Plasma surface engineering of porous materials for biomedical applications

Abstract

Three-dimensional (3D) porous scaffolds are essential in tissue engineering by replicating tissue structures and biochemical cues, often requiring decorating scaffold surfaces with essential biomolecules. However, physical adsorption often results in unstable attachment while wet-chemistry covalent attachment introduces process complexity and toxicity. Plasma surface treatment offers an alternative by covalently immobilising biomolecules in a single-step, solvent-free process. However, plasma cannot effectively penetrate small pores, presenting a significant challenge for intricate, porous tissue-mimicking materials.

This thesis developed plasma processes to modify high surface area to volume ratio (HSAV) materials for their biofunctionalisation.

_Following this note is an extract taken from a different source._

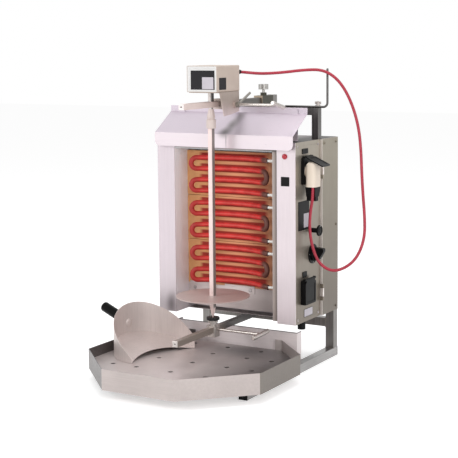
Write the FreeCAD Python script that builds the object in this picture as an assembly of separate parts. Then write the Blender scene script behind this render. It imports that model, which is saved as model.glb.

The development initially focused on pack-bed plasma ion implantation to directly generate plasma inside porous polymeric scaffolds, enabling internal plasma surface modification. The obtained knowledge was then extended to ceramics and tubes. Spectroscopy techniques, including X-ray photoelectron spectroscopy, Fourier-transform infrared spectroscopy, and time-of-flight secondary ion mass spectrometry, confirmed homogeneous surface modification throughout the HSAV materials. Enzyme linked immunosorbent assay and fluorescent imaging showed homogeneous covalent immobilisation of biomolecules on the plasma-activated HSAV materials. The biomolecule-functionalised HSAV materials exhibited excellent ability to modulate cellular behaviours for mesenchymal stem cell expansion, bone tissue engineering, organ-on-a-chip devices, and vascular tissue engineering.

This thesis demonstrated the efficacy of the novel plasma process in surface-modifying HSAV materials across various materials and structures, significantly enhancing their biofunctionality in tissue engineering. This technology lays the foundation for developing advanced biofunctional HSAV materials for tissue engineering and holds potential for broader applications.